The New Directions slate took control of the 38 executive board seats and won six of the eight division-head positions. Each division has between 3,000 and 6,000 members.
New Directions grew up as a rank-and-file caucus. Its main focus was opposition to the incumbent bureaucracy and it struggled for years to win the members' confidence.
The election victory's significance lies in the fact that New Directions did more than criticize the union bureaucracy. It took on the Metropolitan Transit Authority, Mayor Rudy Giuliani, Wall Street and their union-busting allies, who one year ago threatened to break up the union and jail New Directions leaders and others for planning a walkout during the winter holidays.
The strike threat came after transit bosses tried to force a totally unacceptable contract onto the rank and file. In response, New Directions organized a series of militant demonstrations and train and bus slowdowns to prepare for a possible strike. This won over the hearts and the minds of TWU members.
Injunction vs. protests, free speech
The proposed 1999 strike would have cost the corporations, bankers, real-estate developers and department store tycoons millions of dollars in profit during the holiday season. It would also have been a political disaster for Giuliani, who was then planning to run for the U.S. Senate.
So the mayor got a state judge to issue an injunction threatening fines of $25,000 and up on each worker and $1 million a day on the union if they organized demonstrations or even used their right of free speech to encourage a strike.
This injunction--bolstered by New York's strike-breaking Taylor law, which penalizes public sector workers two days' pay for each day on strike--was an unprecedented combination of unconstitutional intrusions by the mayor, the courts and the cops on the basic democratic rights of transit and bus workers. It was the New Directions caucus that challenged this anti-labor conspiracy.
The overwhelming vote for New Directions leaders confirmed that the rank and file correctly gave them the credit for organizing and leading the struggle against the mayor's anti-union hysteria.
Although the strike never materialized, New Directions leaders had been tested in the heat of class warfare. The rank and file rewarded them with the election victory.
Clearly, this was more than a struggle for a decent contract. It was a political struggle that highlighted public-sector workers' right to strike against the repressive capitalist state and the ruling class.
Unfortunately, AFL-CIO leaders, along with other public-sector unions, were nowhere to be seen during the crisis. The rank-and-file transit and bus workers led by New Directions fought this monumental battle practically by themselves. There is much to be ironed out in the labor movement in the days ahead.
Appeal for unity
Although they were united in fighting for a decent contract, deep divisions arose among the 36,000 members over last year's contract settlement.
New Directions strongly opposed then-President Willie James, who agreed to language that allowed the Metropolitan Transit Authority to alter job descriptions, combine job classifications and threaten seniority rights. James also allowed the MTA to use workfare workers--replacing 500 union-wage jobs with slave labor conditions.

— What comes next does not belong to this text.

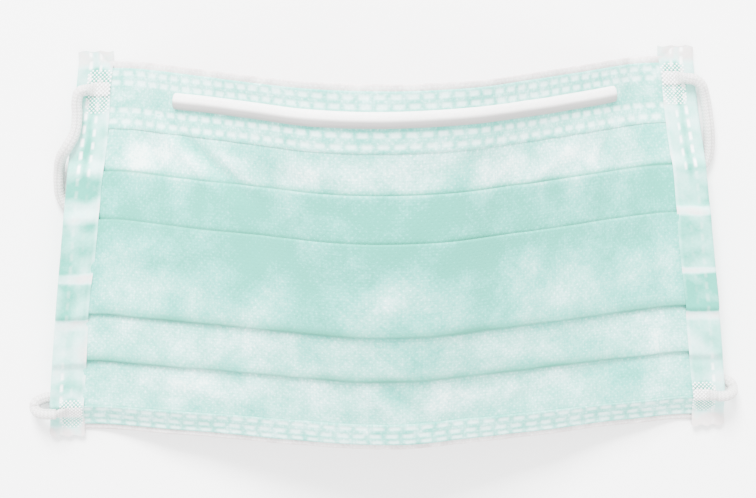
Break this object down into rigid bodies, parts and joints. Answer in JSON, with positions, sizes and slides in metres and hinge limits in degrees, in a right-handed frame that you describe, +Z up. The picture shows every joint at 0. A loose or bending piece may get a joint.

The majority of members felt the wages and benefits were good enough to approve the contract.
Last week, Toussaint's appeal for unity was expressed judiciously in a leaflet inviting the rank and file to the victory celebration:
"The results show that longtime divisions in our union are finally beginning to heal. We ask President James ... to honor the mandate and the will of the membership."
An article in the Dec. 14 New York Times quoted Toussaint as vowing to "return the union to its roots of being a strong public advocate."
He stated: "The union will adopt strong stands against unnecessary fare increases and repeated service reductions and interruptions... We have to be as accountable to the public as we are to members."
The multinational character of the 36,000 transit workers is a microcosm of the millions of subway riders they serve daily. The New Directions election victory can be a link to the ongoing struggles against racism, the bashing of immigrants and workfare workers, and attacks on the poor and homeless.
The rank and file has given Toussaint and New Directions a mandate that can be a major factor in the direction of New York's labor movement. It can be the catalyst to change the unfavorable relationship of forces between labor and management.